Atrial fibrillation (AF) is the most common type of irregular heartbeat. It occurs when the electrical signals that coordinate the heart's contractions become chaotic, causing the heart to beat too fast and irregularly. This can lead to a number of serious health problems, including stroke, heart failure, and death.

The exact cause of AF is not fully understood, but it is thought to be related to a combination of factors, including age, obesity, high blood pressure, and diabetes. AF is also more common in people with certain heart conditions, such as heart valve disease and coronary artery disease.

Researchers are working to develop new ways to prevent and treat AF. One promising approach is to use computer models to simulate how the electrical signals in the heart go chaotic. This can help researchers to identify the factors that trigger AF and to develop new drugs and treatments to prevent it.

However, traditional computer models of the heart are often too slow to simulate the rapid electrical signals that occur during AF. This is because these models must solve a large number of equations at each time step, which can take a long time on a computer.

A new technique called echo state networks (ESNs) offers a way to overcome this problem. ESNs are a type of recurrent neural network that can be used to simulate complex dynamic systems, such as the heart.
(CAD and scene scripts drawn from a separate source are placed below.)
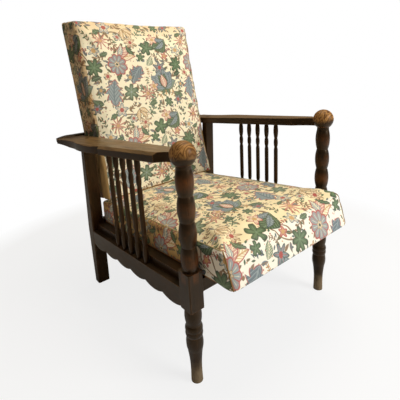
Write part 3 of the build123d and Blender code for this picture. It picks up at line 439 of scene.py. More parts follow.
LEAVES = (
    # the broad palmette, from its outer petals in
    (78, 56, 28, 58, 0.34, 0.5, SAGE, MIST, PINE),
    (78, 56, 176, 56, 0.34, -0.5, SAGE, MIST, PINE),
    (78, 56, 62, 72, 0.36, 0.35, MIST, SLATE, SLATE),
    (78, 56, 140, 72, 0.36, -0.35, MIST, SLATE, SLATE),
    (78, 60, 101, 80, 0.4, 0.0, MIST, SLATE, SLATE),
    (78, 58, 84, 56, 0.3, 0.3, GREEN, SAGE, PINE, 4, 0.3),
    (78, 58, 118, 56, 0.3, -0.3, GREEN, SAGE, PINE, 4, 0.3),
    (78, 62, 101, 50, 0.26, 0.0, ROSE, CREAM, CORAL),
    (78, 58, 292, 30, 0.26, 0.6, GREEN, SAGE, PINE, 3, 0.3),
    (78, 58, 250, 32, 0.26, -0.6, GREEN, SAGE, PINE, 3, 0.3),
    # broad serrated leaves edged in red
    (206, 8, 78, 92, 0.42, 0.25, MIST, SLATE, CORAL, 5, 0.42),
    (346, 150, 232, 78, 0.42, -0.25, SLATE, MIST, CORAL, 5, 0.42),
    # the hooked bell
    (118, 262, 205, 76, 0.4, 0.6, GREEN, SAGE, PINE),
    (112, 258, 214, 62, 0.22, 0.6, MIST, SLATE, PINE, 7, 0.3),
    (118, 266, 172, 58, 0.26, 0.7, SLATE, MIST, PINE, 6, 0.35),
    # trumpets beside the round flower
    (262, 176, 12, 62, 0.24, 0.35, CREAM, OCHRE, CORAL),
    (262, 178, 44, 66, 0.24, 0.3, ROSE, CREAM, CORAL),
    (258, 180, 76, 56, 0.24, -0.3, MIST, CREAM, CORAL),
    (300, 300, 300, 52, 0.2, 0.5, OCHRE, CREAM, BARK),
    (300, 300, 265, 46, 0.2, -0.4, OCHRE, CREAM, BARK),
    (300, 300, 332, 44, 0.2, 0.4, OCHRE, CREAM, BARK),
    # single leaves
    (160, 20, 150, 44, 0.28, 0.4, GREEN, SAGE, PINE),
    (240, 96, 60, 40, 0.26, 0.5, PINE, SAGE, PINE, 4, 0.3),
    (12, 150, 60, 42, 0.28, -0.6, SAGE, CREAM, GREEN),
    (322, 196, 120, 44, 0.26, 0.5, GREEN, SAGE, PINE, 5, 0.35),
    (130, 106, 15, 38, 0.28, 0.4, PINE, SAGE, PINE, 4, 0.3),
    (214, 206, 190, 34, 0.3, 0.4, GREEN, SAGE, PINE, 4, 0.3),
    (24, 16, 200, 36, 0.28, 0.3, GREEN, SAGE, PINE),
    (176, 276, 20, 36, 0.3, 0.3, GREEN, SAGE, PINE, 4, 0.3),
)
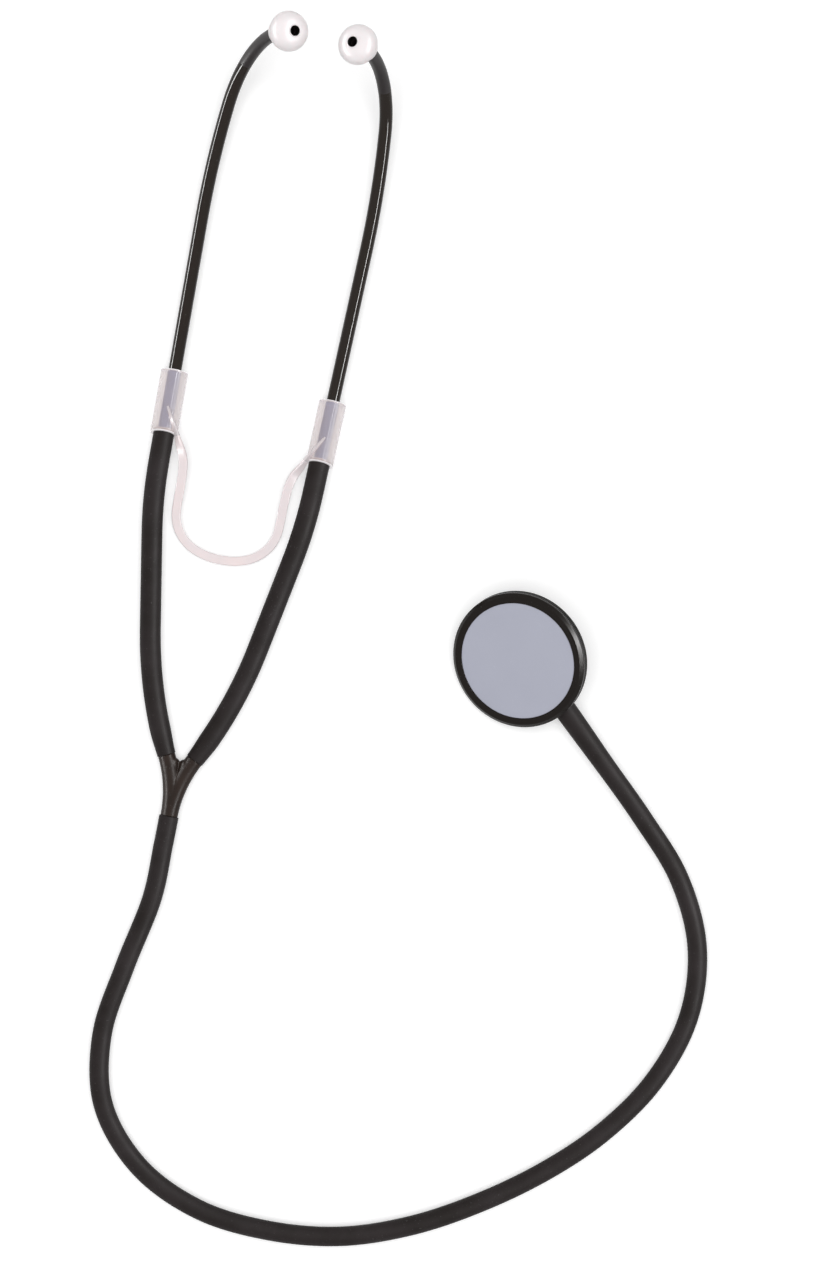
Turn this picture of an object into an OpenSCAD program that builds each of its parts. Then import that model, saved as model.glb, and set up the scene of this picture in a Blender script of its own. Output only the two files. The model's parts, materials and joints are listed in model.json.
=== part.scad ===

ESNs are much faster than traditional computer models, and they can be used to simulate the electrical signals in the heart in real time.

Researchers at the University of California, San Diego have used ESNs to develop a new computer model of AF. The model is able to simulate the chaotic electrical signals that occur during AF, and it can be used to study the factors that trigger AF. The researchers hope that their model will help to lead to new ways to prevent and treat AF.

The study was published in the journal Chaos: An Interdisciplinary Journal of Nonlinear Science.